Which blower is better for an M18 user versus an LXT user?
This is the clearest version of the answer: if you own M18 tools with batteries already in rotation, the Milwaukee 2724-20 is the correct choice — lighter, fast-starting, and a direct ecosystem add-on at a competitive bare-tool price. If you own Makita LXT 18V tools with two 5.0Ah batteries available, the XBU02Z produces more air volume and integrates without a platform investment. Neither recommendation applies across the aisle — buying either blower to start the opposite brand's battery system is hard to justify when both platforms require meaningful battery investment.
Does the Makita XBU02Z need matching batteries?
No, the XBU02Z accepts any two 18V LXT lithium-ion batteries of different capacities in its two slots — they do not need to match. Running a 3.0Ah in one slot and a 5.0Ah in the other works, though runtime will be limited by the smaller pack. Matched pairs of 5.0Ah cells are the practical recommendation for best-balanced performance and maximum runtime from both batteries simultaneously.
How does the Milwaukee lock-on button work in practice?

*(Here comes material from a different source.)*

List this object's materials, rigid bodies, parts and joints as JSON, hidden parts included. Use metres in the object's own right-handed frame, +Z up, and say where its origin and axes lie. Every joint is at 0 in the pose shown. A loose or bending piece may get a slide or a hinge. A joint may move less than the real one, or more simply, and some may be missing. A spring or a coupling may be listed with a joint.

Hold the variable trigger at full throttle, then press the lock-on button — the blower holds maximum output without requiring continued trigger pressure. To disengage, squeeze the trigger again or press lock-on a second time. The lock engages only at full throttle, so it is the tool's sustained-clearing mode rather than a mid-speed cruise control. For the Milwaukee's typical use case — workshop cleanup, deck maintenance, maintenance blowing around a small lot — holding full throttle for 10 or more continuous minutes without finger fatigue is a real convenience.
Is 450 CFM or 473 CFM a meaningful difference for clearing leaves?
In straightforward dry leaf clearing on a small to medium lot, the 23 CFM gap between the Milwaukee and Makita is not perceptible — both move dry leaves quickly. The practical difference shows more in how long a full cleanup session takes on a larger lot, and in handling moderately wet or compacted leaves where additional volume marginally improves single-pass clearance. For workshop and deck maintenance tasks, both are equivalent. For seasonal leaf removal on a half-acre, the Makita's modest CFM advantage adds up over the area covered.
Can I use a single 18V LXT battery to run the Makita XBU02Z?
No — the XBU02Z requires two 18V LXT batteries simultaneously to operate. Removing one battery from either slot prevents the machine from starting. This is the core trade-off of the dual-18V architecture: you need two batteries and both must be installed, which adds cost for users who are not already carrying multiple LXT cells. The advantage is that those same batteries power hundreds of LXT tools across Makita's lineup.